TBM Excavation Directions and Progress to Date


Of the 44.6 km of the tunnel, 34.5 km are being excavated by three TBMs. The rest (the red parts on the figure) were excavated by conventional drilling-and-blasting or by cut-and-cover.  As you can see from the figure above, TBM-1 is excavating downstream from the Pahang side, while TBMs 2 and 3 are excavating upstream from Selangor towards Pahang. It was TBM-3 that just completed its 28-month, 11.6 km run.  The other two have several more months to go.

VIPs ranging from senior Malaysian government officials, the Japanese ambassador (remember the funding source?), the design/construction supervision engineers, and invited guests like press, staff from subcontractors and suppliers, neighbors, local government folks, etc., were bused down "Adit 4" (access tunnel #4) that carried us down to the breakthrough spot.  Without further ado, here's what happened --- watch the video:


(In case you can't see the video in the box above, go to: http://www.youtube.com/watch?v=kyttRYV8hkg)

The VIPs in the front were covered with dust, but pretty soon they forgot the dust as the TBM-3 crew started emerging from the cutterhead that had just broken through:


Waving Malaysian flags, the TBM crew in red coveralls, the Malaysian geologist, Japanese and Indonesian tunnel engineers, and that Robbins guy in blue all emerged from a tiny maintenance hole in the cutterhead.  A Japanese kiyome site purification ceremony followed, with Japanese tunnel engineers from the two Japanese contractors in the joint venture "anointing" the exposed TBM-3 cutter head with salt, rice grains, and sake rice wine.  Then the VIPs started speechifying --- we'll skip that part.

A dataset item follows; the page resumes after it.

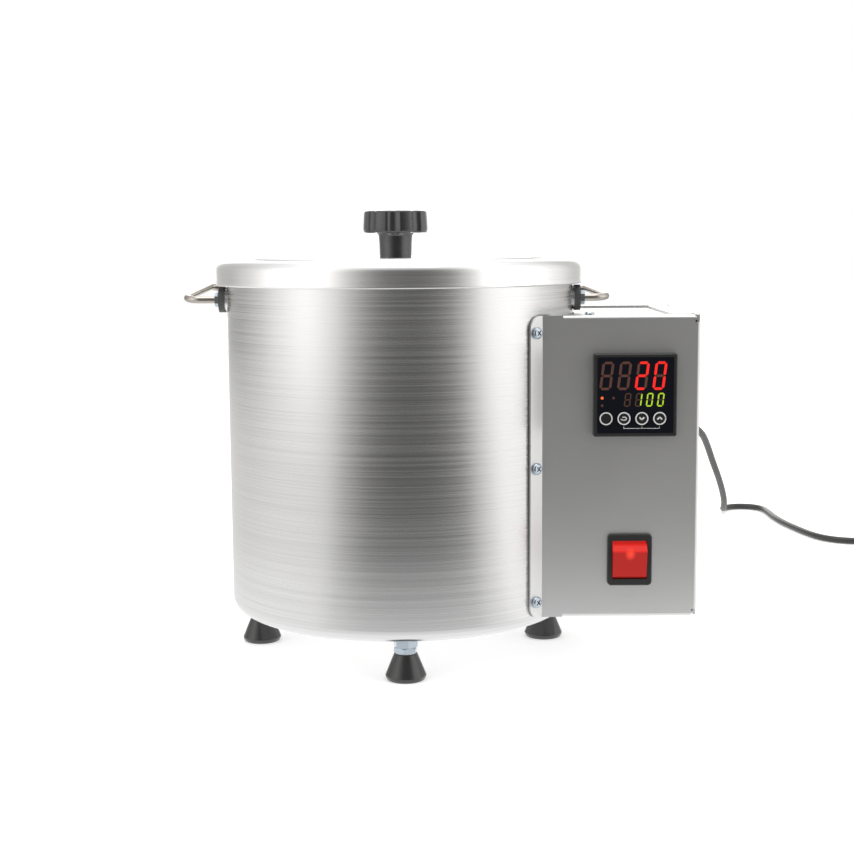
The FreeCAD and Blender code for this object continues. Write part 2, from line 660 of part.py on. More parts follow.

After the speeches, the photo opportunities started.  For more than an hour after the speeches, long after the VIPs and most of the invited guests returned to the surface for a sumptuous buffet lunch, folks were taking pictures. First, the TBM crews that worked in the TBM-3 tunnel posed with the cutting face (strangely reminiscent of the sandworms of Dune.)

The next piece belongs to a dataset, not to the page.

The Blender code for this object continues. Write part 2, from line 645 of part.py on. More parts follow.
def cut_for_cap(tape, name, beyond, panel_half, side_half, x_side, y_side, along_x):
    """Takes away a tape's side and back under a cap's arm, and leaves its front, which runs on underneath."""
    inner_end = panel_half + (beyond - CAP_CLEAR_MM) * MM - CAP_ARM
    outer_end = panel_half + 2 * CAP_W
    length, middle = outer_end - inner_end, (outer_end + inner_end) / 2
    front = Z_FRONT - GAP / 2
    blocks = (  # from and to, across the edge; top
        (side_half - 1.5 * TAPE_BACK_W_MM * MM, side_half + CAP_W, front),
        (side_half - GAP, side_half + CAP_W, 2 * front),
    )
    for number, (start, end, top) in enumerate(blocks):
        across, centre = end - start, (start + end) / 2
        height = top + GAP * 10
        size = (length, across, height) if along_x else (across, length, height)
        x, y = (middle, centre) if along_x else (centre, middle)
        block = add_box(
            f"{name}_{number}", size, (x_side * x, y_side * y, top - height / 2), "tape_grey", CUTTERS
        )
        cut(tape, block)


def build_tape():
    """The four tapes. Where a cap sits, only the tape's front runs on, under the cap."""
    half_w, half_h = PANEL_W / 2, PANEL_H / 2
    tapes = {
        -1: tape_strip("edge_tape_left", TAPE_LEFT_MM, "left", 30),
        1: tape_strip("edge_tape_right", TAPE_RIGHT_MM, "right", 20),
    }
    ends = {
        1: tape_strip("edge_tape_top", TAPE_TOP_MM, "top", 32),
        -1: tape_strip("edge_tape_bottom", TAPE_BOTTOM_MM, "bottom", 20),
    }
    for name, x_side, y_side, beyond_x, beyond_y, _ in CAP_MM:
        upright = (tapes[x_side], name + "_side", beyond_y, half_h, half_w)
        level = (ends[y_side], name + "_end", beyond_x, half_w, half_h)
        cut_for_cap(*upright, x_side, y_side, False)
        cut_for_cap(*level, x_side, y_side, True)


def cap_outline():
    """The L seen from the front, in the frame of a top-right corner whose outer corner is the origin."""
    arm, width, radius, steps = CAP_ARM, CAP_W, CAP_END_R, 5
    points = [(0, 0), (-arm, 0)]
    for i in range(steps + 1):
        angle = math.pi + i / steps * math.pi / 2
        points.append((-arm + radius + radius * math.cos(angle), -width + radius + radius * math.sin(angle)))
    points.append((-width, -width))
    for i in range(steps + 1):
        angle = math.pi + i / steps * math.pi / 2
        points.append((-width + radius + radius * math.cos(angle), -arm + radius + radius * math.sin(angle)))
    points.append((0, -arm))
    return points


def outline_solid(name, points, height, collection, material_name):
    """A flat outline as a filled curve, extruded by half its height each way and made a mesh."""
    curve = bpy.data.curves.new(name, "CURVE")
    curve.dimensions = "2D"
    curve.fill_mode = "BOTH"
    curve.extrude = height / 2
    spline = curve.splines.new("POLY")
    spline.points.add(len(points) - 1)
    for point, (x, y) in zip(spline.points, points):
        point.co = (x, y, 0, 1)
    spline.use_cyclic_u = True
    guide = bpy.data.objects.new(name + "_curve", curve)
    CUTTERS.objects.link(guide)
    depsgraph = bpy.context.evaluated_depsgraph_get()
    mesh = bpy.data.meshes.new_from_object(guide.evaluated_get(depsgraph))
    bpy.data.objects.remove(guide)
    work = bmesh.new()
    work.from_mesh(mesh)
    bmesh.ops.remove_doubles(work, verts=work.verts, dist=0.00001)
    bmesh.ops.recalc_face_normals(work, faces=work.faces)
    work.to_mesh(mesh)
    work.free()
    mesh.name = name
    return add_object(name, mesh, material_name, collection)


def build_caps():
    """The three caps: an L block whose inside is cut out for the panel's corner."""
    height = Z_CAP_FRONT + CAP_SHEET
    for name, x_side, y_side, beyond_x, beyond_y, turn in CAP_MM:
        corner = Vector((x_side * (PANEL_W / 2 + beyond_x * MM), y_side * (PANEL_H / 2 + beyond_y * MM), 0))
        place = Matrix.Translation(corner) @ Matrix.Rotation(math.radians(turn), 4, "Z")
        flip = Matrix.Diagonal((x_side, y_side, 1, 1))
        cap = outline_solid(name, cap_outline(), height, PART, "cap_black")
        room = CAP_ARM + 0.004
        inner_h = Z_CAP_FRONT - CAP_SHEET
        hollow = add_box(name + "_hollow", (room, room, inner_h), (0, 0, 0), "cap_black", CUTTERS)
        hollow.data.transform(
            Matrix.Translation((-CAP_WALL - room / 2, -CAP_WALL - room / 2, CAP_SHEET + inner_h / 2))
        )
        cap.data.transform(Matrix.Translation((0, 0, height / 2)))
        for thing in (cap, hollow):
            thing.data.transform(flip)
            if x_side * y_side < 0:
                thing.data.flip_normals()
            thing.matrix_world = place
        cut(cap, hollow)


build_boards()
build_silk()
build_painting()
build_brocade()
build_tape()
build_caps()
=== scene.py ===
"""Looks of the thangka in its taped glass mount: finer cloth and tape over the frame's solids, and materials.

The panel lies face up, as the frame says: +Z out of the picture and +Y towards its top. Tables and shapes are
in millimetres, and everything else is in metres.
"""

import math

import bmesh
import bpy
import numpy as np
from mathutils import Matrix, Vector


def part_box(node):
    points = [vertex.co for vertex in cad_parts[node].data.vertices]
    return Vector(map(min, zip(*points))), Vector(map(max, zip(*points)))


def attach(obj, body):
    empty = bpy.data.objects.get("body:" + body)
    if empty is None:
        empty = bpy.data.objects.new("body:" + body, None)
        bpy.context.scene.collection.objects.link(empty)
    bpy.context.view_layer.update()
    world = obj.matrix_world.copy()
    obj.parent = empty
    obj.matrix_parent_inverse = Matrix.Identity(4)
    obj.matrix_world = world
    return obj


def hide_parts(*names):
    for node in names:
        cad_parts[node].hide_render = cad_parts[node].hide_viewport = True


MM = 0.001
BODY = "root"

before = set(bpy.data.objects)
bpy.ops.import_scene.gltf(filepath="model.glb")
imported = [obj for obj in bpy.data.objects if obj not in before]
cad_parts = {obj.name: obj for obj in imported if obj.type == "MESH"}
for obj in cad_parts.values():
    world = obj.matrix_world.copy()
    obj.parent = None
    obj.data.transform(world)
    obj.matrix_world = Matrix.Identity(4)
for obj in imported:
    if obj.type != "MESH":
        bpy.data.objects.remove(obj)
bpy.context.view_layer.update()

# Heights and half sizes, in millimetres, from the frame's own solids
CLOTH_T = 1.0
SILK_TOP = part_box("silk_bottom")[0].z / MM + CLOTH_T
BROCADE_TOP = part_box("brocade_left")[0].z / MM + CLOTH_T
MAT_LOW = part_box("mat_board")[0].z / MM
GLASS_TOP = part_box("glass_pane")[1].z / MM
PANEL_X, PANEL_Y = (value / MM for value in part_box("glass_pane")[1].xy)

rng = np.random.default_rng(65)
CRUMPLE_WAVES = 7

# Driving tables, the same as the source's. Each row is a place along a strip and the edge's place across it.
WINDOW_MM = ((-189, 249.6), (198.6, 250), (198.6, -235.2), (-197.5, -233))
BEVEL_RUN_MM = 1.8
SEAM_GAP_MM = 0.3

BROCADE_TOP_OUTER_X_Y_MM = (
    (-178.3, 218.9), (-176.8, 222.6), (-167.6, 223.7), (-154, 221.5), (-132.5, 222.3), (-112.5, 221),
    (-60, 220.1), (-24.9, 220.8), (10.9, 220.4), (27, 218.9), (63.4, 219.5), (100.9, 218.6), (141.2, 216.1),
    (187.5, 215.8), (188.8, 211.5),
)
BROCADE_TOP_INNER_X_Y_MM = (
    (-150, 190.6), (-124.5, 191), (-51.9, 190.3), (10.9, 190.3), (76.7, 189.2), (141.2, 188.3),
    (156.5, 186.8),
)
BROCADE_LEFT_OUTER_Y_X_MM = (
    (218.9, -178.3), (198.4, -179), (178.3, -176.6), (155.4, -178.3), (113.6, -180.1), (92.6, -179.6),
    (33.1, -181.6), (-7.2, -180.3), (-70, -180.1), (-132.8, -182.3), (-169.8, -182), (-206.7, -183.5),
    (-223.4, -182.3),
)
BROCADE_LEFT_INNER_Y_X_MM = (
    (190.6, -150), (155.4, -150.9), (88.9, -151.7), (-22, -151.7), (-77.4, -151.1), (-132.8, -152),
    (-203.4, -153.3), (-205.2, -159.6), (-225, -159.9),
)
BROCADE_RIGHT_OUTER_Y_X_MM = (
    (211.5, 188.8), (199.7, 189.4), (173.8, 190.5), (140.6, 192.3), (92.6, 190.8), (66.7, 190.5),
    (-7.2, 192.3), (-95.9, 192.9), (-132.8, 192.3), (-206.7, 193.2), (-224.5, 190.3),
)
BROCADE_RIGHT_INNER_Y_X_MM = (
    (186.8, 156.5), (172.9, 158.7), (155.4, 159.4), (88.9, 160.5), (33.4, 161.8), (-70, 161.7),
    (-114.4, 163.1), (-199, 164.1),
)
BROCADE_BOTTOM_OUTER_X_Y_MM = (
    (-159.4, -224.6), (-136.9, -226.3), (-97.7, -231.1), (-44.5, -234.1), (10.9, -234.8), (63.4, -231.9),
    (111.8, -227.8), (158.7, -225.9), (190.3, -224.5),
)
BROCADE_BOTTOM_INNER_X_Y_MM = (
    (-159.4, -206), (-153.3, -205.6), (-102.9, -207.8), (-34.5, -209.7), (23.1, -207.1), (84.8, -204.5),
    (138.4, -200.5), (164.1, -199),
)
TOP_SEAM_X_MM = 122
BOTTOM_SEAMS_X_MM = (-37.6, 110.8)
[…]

The tunnel engineers from the Japanese contractors broke out some Japanese flags.  With some of them clad in traditional happi coats for festive occasions, they roar their triumph with their Malaysian, Indonesian, and Bangladeshi staff.  The crews of TBMs 1 and 2, who will not have a public "breakthrough ceremony" like this when their tunnels meet towards the end of the year, also join in for a picture at the cutting face:


Before going up to see what's left to eat of the fancy buffet that's been laid out at the surface (courtesy of the Japanese Embassy), chief geologist Frank Pittard from the UK poses for a triumphant picture with his staff of Malaysian geologists.  Every day, without fail for almost three years, they've been mapping every inch of the rocks that haven been exposed by the excavation in various tunnels , determining what type of supports the engineers needed to keep the newly-excavated tunnel sections from collapsing:


Anyway, on behalf of Pat and myself, I'd like to say "hi" to our readers, and we look forward to seeing many of you in a couple of months' time back in Michigan! Please make sure the snow is gone by the time we get back! Cheers!